Likewise, she’s seen the reaction — good, bad, and indifferent — and offers a few words on Ballymac’s unparalleled Déise dominance, putting the record straight on the well-worn argument on the lack of competition or challenge.

“You have positive and negative comments about the 40 in a row. But every year, we’re put to the test by Comeragh Rangers, and that’s testament them as a team to continue to come back every year and I have huge respect for them for it.

“There is a huge battle there, that game was tight up until maybe the last 20 minutes, where we just seemed to open up. But every year… last year, they had been beaten in the semi-final, which probably wasn’t expected, but the year before, they were beating us by six points at half-time and we needed to come back.

“The competition is there for us, in fairness. And the girls, every year we go back training and they’re more determined and eager than ever. It’s fantastic, and the work that they put in is just brilliant.”

As per her speech yesterday, Fitzpatrick is now willing her side to “drive on” in Munster, where the last of their 14 provincial crowns came in 2000. 
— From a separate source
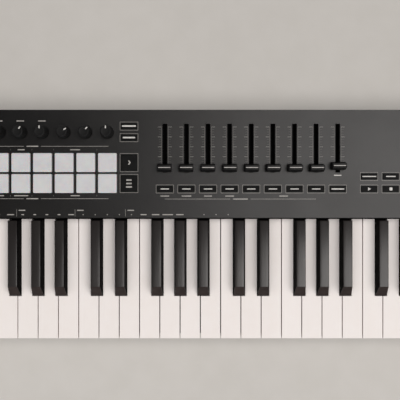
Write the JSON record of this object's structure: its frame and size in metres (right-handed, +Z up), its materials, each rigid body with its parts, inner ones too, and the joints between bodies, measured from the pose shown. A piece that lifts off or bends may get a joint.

With 10 All-Ireland crowns to their name also (all won between 1987 and 1998, though they haven’t returned to a final since), they’ve fallen short in several Munster finals over the past few years, most recently to Cork powerhouse Mourneabbey.

They’ll return to training on Wednesday night, with their next opponents yet to be determined, though it’s looking like they’ll face the winners of the Leeside and Clare champions in three weeks’ time.

“We really relish the county finals and we appreciate every single one of them but as a group of players, we have decided that we really do want to push on this year,” Fitzpatrick concluded.

“In my opinion, there’s fantastic potential in our group, but obviously you’re coming up against the likes of the Mourneabbeys, and we haven’t succeeded with them in the past.

“It’s something we would like to do — obviously, a Munster final would be would be the cream of the crop. At the end of the day, look, we’re just going to take each game as it comes. We’re going to put the heads down from Wednesday on and really work hard.”